Все вскакивают. Председательствующий секретарь партячейки матрос Адаев, схватив в охапку бумаги со стола, на ходу кричит:
- Заседание прерывается на неопределенное время, до прибытия зимовщиков! Следующий вопрос - доклад товарища Ушакова!
Последнюю фразу Адаев уже кричит, взбегая вместе с матросами и учеными по трапу на палубу.
- Смотрите! Смотрите! Едут!
Вдали видна маленькая шлюпка с прицепным мотором. На корме плещется красный флажок. Лодка как бы перепрыгивает с волны на волну, высоко задирая нос.
- Все четверо!
- Гляди, вон на носу, в очках, Ушаков - начальник станции!
- А вот сзади, высокий, Урванцев, геолог!
- Журавлев, здорово!
- Привет самому северному комсомольцу Ходову!
Лодка начинает описывать круг, подходя к ледоколу. Надо иметь острые глаза моряка, чтобы разобрать и различить людей, находящихся в лодке, идущей в тумане.
Все громче доносится захлебывающееся тарахтение прицепного руль-мотора. Спущен парадный трап. Все население ледокола тесной толпой сгрудилось на спардеке. Каждый хочет первым пожать руку отважным зимовщикам, два года не видавшим людей.

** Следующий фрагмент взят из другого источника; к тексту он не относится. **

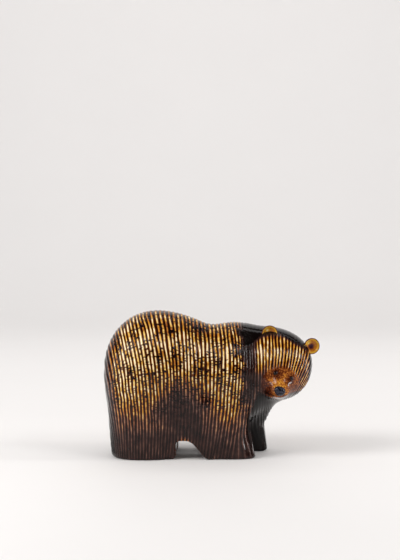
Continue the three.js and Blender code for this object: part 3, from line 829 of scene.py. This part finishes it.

Протяжно, торжественно гудит гудок. Подхваченные ветром, мечутся сигнальные флаги, украшающие мачты. Они выброшены для приветствия зимовщиков.
- Встретим наших друзей потеплее,- говорит Отто Юльевич, и громкое "ура" встречает лодку, осторожно подведенную к трапу.
Рыжеусый человек - охотник Журавлев - заботливо вытаскивает из уключин весла и укладывает их на дно. Ушаков выпрыгивает на площадку трапа. За ним идут Урванцев, Ходов и последним хозяйственный Журавлев.
Все люди в черных кожаных пальто и теплых шапках. Они выглядят весело и бодро. Все чисто выбриты. Никаких полярных бород, никаких невероятных костюмов.
Мне почему-то особенно бросаются в глаза желтые краги и ботинки на ногах Ушакова. Вот как он выглядит- джек-лондонский "настоящий человек" Севера - Георгий Алексеевич Ушаков, подлинный герой Советской Арктики.
Среднего роста, лысоватый, с твердым взглядом темных глаз, с подстриженными небольшими усами, он ничем внешне не выделяется из сотен тысяч людей, руководящих работой доменных цехов, совхозов, железных дорог, учреждений...
Амурский казак по происхождению, партизан, боец Красной Армии, коммунист, деревенский избач в подполье, студент университета, сотрудник Госторга во Владивостоке, он добровольно вызвался ехать на неизвестный и далекий остров Врангеля. Это было в 1926 году, когда правительство посылало экспедицию для заселения острова с целью окончательного закрепления его за Страной Советов.
Назначенный начальником острова, Ушаков пробыл на нем три года, проделал огромную работу, построил станцию, укрепил ее, заслужив любовь и уважение со стороны переселенцев, не только русских, но чукчей и эскимосов. Северяне увидели в нем не "чечако" - новичка, а настоящего человека, личным примером увлекающего всех в повседневной суровой жизни и находчивого в тяжелые моменты, которые приходилось переживать первым зимовщикам.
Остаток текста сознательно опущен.